The line containing "Reconstruct the object" marks where to begin; quote it and every line after it through the end of the data, exactly as written.

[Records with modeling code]
• • •
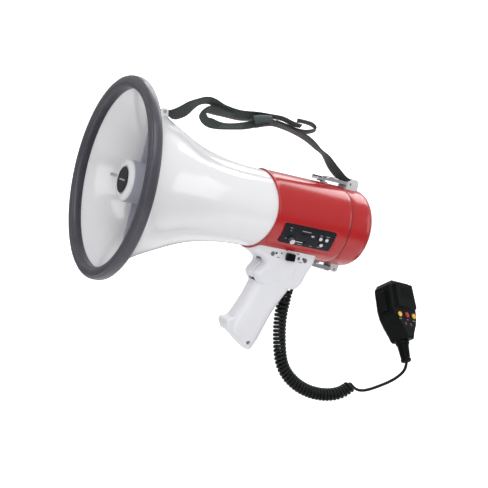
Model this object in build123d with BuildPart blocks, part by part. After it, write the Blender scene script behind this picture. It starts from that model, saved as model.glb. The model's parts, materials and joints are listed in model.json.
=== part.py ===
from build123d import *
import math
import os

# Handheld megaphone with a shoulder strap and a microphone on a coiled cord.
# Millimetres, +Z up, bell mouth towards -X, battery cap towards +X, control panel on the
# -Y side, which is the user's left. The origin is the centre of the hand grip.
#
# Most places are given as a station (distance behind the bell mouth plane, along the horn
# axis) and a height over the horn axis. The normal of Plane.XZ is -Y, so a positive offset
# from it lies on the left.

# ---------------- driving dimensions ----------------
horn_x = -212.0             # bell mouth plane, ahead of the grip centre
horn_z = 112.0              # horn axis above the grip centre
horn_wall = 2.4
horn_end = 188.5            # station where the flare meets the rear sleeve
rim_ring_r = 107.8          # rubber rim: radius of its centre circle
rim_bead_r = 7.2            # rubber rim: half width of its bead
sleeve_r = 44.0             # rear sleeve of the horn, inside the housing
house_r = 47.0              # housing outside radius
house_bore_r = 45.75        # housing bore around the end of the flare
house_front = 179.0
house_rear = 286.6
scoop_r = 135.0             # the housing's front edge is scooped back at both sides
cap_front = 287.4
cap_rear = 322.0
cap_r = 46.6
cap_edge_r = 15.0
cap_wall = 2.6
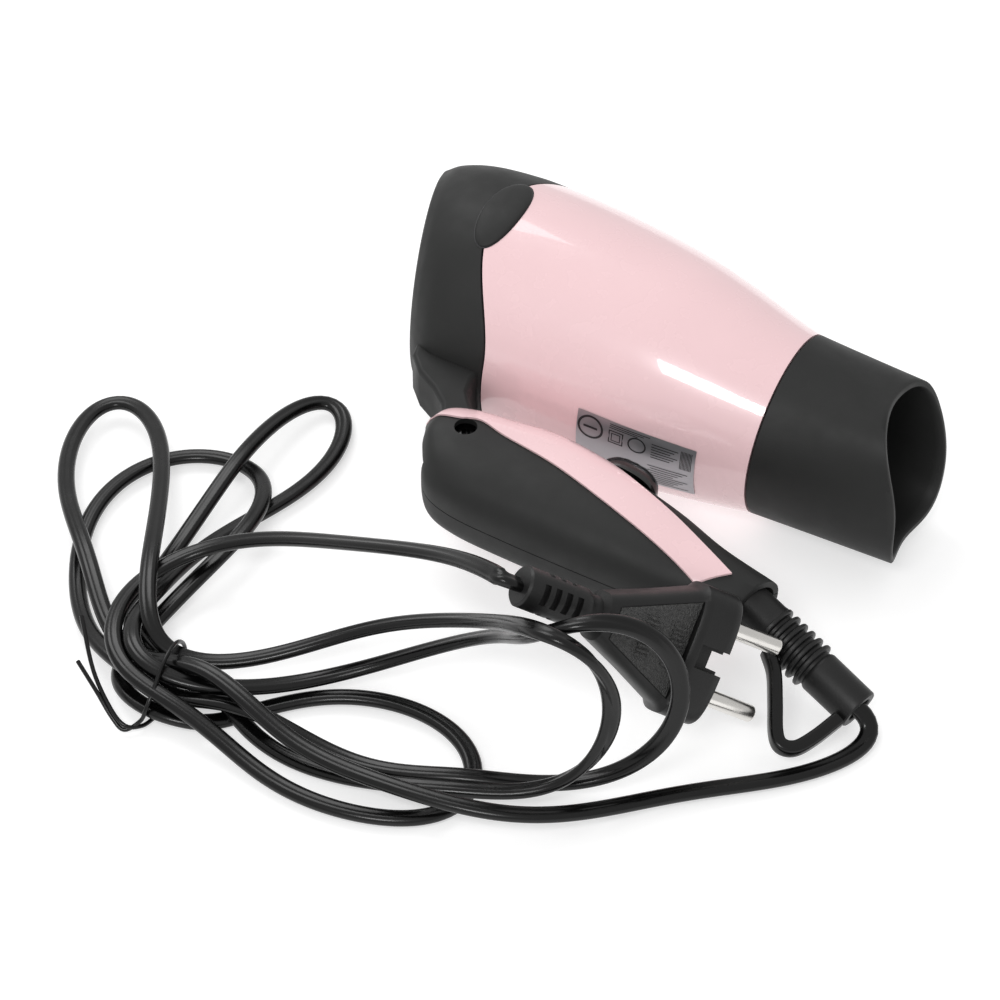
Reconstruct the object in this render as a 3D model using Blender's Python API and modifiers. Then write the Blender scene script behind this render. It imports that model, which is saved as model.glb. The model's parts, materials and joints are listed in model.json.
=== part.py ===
• • •
### Exercise response
Reconstruct the object in this render as a 3D model using Blender's Python API and modifiers. Then write the Blender scene script behind this render. It imports that model, which is saved as model.glb. The model's parts, materials and joints are listed in model.json.
=== part.py ===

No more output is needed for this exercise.